Maintenance Considerations That Reduce Total Cost
A JS750 used for road construction often runs long shifts in dusty environments. A practical maintenance plan typically includes:
Daily: check sealing area for slurry leakage, verify lubrication, inspect discharge gate.
Weekly: inspect paddles and liners for uneven wear, check reducer mounting and coupling.
Periodic: verify shaft-end sealing condition, replace wear parts based on measured thickness rather than only runtime.
From a manufacturing standpoint, the most frequent causes of avoidable downtime are inadequate lubrication, delayed seal inspection, and operating with severely worn paddles/liners that reduce mixing efficiency.
Industry Trend: Budget Selection Is Shifting Toward Lifecycle Value
Road contractors increasingly evaluate mixers by:
maintainability and standardization of spare parts,
sealing reliability and environmental compliance,
compatibility with automated batching controls,
predictable wear-part replacement planning.
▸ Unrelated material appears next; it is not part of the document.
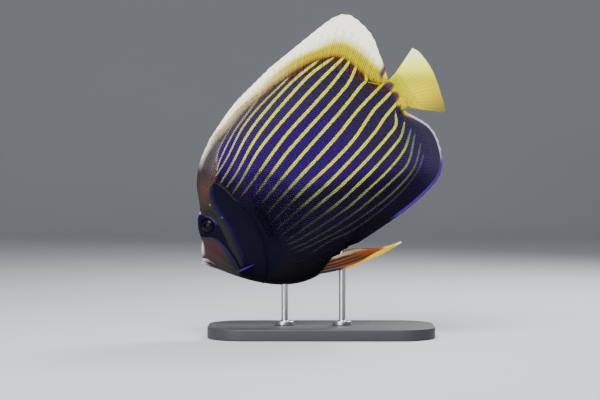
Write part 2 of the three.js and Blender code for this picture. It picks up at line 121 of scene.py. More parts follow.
class Run:
    """A smooth line through points in side view, followed by share of its length."""

    def __init__(self, points: Points, steps: int = 100, closed: bool = False) -> None:
        """Rounds the line through its points.

        Args:
            points: the points that the line passes through.
            steps: how many short straight pieces the line is made of.
            closed: whether the line comes back to its first point.
        """
        knots = np.array(points, float)
        count = len(knots) if closed else len(knots) - 1
        place = np.linspace(0, count, steps + 1)
        i = np.minimum(place.astype(int), count - 1)
        t = (place - i)[:, None]
        p = [self._knot(knots, i + k, closed) for k in (-1, 0, 1, 2)]
        lead, trail = (p[2] - p[0]) / 2, (p[3] - p[1]) / 2
        cubic = 2 * p[1] - 2 * p[2] + lead + trail
        square = -3 * p[1] + 3 * p[2] - 2 * lead - trail
        self.line = cubic * t**3 + square * t**2 + lead * t + p[1]
        length = np.linalg.norm(np.diff(self.line, axis=0), axis=1)
        self.share = np.concatenate([[0], np.cumsum(length)]) / length.sum()

    @staticmethod
    def _knot(knots: Array, i: Array, closed: bool) -> Array:
        """The knots at an index, wrapped round on a closed line and held on an open one."""
        return knots[i % len(knots)] if closed else knots[np.clip(i, 0, len(knots) - 1)]

    def point(self, share: Array | float) -> Array:
        """The points at shares of the line's length, as (x, z) rows."""
        share = np.clip(share, 0, 1)
        return np.stack([np.interp(share, self.share, self.line[:, k]) for k in (0, 1)], -1)

    def beside(self, x: Array, z: Array) -> tuple[Array, Array]:
        """How far points are to one side of the line.

        Args:
            x: stations of the points.
            z: heights of the points.

        Returns:
            The distance of each point, above zero to the left of the line and below zero to its
            right, and the line's share where it is nearest.
        """
        best = np.full(x.shape, 1e9)
        share, left = np.zeros(x.shape), np.zeros(x.shape)
        for k in range(len(self.line) - 1):
            (ax, az), (bx, bz) = self.line[k], self.line[k + 1]
            dx, dz = bx - ax, bz - az
            t = np.clip(((x - ax) * dx + (z - az) * dz) / max(dx * dx + dz * dz, 1e-9), 0, 1)
            gap = (x - ax - t * dx) ** 2 + (z - az - t * dz) ** 2
            closer = gap < best
            best = np.where(closer, gap, best)
            share = np.where(closer, self.share[k] + t * (self.share[k + 1] - self.share[k]), share)
            left = np.where(closer, dx * (z - az) - dz * (x - ax), left)
        return np.copysign(np.sqrt(best), left), share

    def near(self, x: Array, z: Array) -> tuple[Array, Array]:
        """The distance of points from the line, and the line's share where it is nearest."""
        gap, share = self.beside(x, z)
        return np.abs(gap), share

    def within(self, x: Array, z: Array) -> Array:
        """The distance to a closed line in millimetres.

        Args:
            x: stations of the points.
            z: heights of the points.

        Returns:
            The distance of each point, above zero inside the line and below zero outside.
        """
        inside = np.zeros(x.shape, bool)
        for (ax, az), (bx, bz) in zip(self.line[:-1], self.line[1:]):
            if az != bz:
                inside ^= ((az > z) != (bz > z)) & (x < (bx - ax) * (z - az) / (bz - az) + ax)
        gap, _ = self.near(x, z)
        return np.where(inside, gap, -gap)


def ease(value: Array | float, low: float, high: float) -> Array:
    """A smooth step from 0 at low to 1 at high."""
    t = np.clip((np.asarray(value, float) - low) / (high - low), 0, 1)
    return t * t * (3 - 2 * t)


def bump(distance: Array, width: float) -> Array:
    """A smooth hump of height 1 where distance is 0."""
    return np.exp(-((distance / width) ** 2))


def rounded(inset: Array | float, radius: float) -> Array:
    """A round edge's height, 0 at the edge and 1 from the radius inward."""
    return np.sqrt(1 - (1 - np.clip(inset / radius, 0, 1)) ** 2)


def left_of(run: Array) -> Array:
    """Directions in side view turned a quarter turn to the left."""
    return np.stack([-run[..., 1], run[..., 0]], -1)


BACK = Profile(
    (-2.5, -1.5), (0, 3.8), (4, 10.3), (8.5, 16.5), (12, 27), (17, 35.5), (25, 43), (38, 67.5),
    (46, 77), (57, 86.5), (70, 94), (100, 103.5), (140, 107.5), (180, 102.5), (200, 96),
    (218, 86), (233, 73), (244, 59), (251, 49), (258, 43), (264, 41.5),
)
BELLY = Profile(
    (-2.5, -6), (0, -11), (3, -15), (16, -34), (30, -51), (50, -69), (75, -81), (90, -83),
    (105, -80.5), (128, -77), (145, -73), (160, -67), (180, -57), (200, -44.5), (215, -33),
    (230, -19), (242, -5.5), (250, 3), (257, 7), (264, 7),
)
HALF_WIDTH = Profile(
    (-2.5, 3.5), (0, 5), (5, 8), (10, 11), (20, 16), (30, 19), (45, 22), (65, 24), (95, 25),
    (125, 24), (155, 21.5), (200, 16.2), (220, 12.8), (240, 9), (256, 6.3), (264, 5.4),
)
BACK_PINCH = Profile(
    (-2.5, 1), (20, 0.9), (45, 1.05), (80, 1.35), (130, 1.6), (220, 1.7), (264, 1.1)
)
BELLY_PINCH = Profile(
    (-2.5, 1), (60, 1), (95, 0.9), (130, 1.3), (170, 1.65), (230, 1.7), (264, 1.1)
)
GILL_OPENING = ((56, 60), (60, 48), (61, 35), (64, 5), (61, -18), (50, -42), (38, -56))
CHEEK_EDGE = (
    (50, 57), (45, 50), (41, 28), (40, 15), (38, 0), (35, -12), (31, -27), (31, -44),
)
MOUTH_LINE = ((-8, 1.5), (-2.5, -2.3), (0.5, -5.2), (3, -9.2), (5, -13.2), (9, -20.5))
LIP_LINE = MOUTH_LINE[1:5]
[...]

This trend aligns with project requirements for schedule certainty and quality traceability, especially on municipal and highway upgrades.
Conclusion
Selecting the best budget JS750 twin-shaft concrete mixer for road construction is a technical decision: the mixer should match the mix design and production rhythm while prioritizing reliability of sealing, wear parts, and discharge control. A well-chosen configuration can deliver stable pavement concrete quality and controlled operating costs without unnecessary specification or overspending.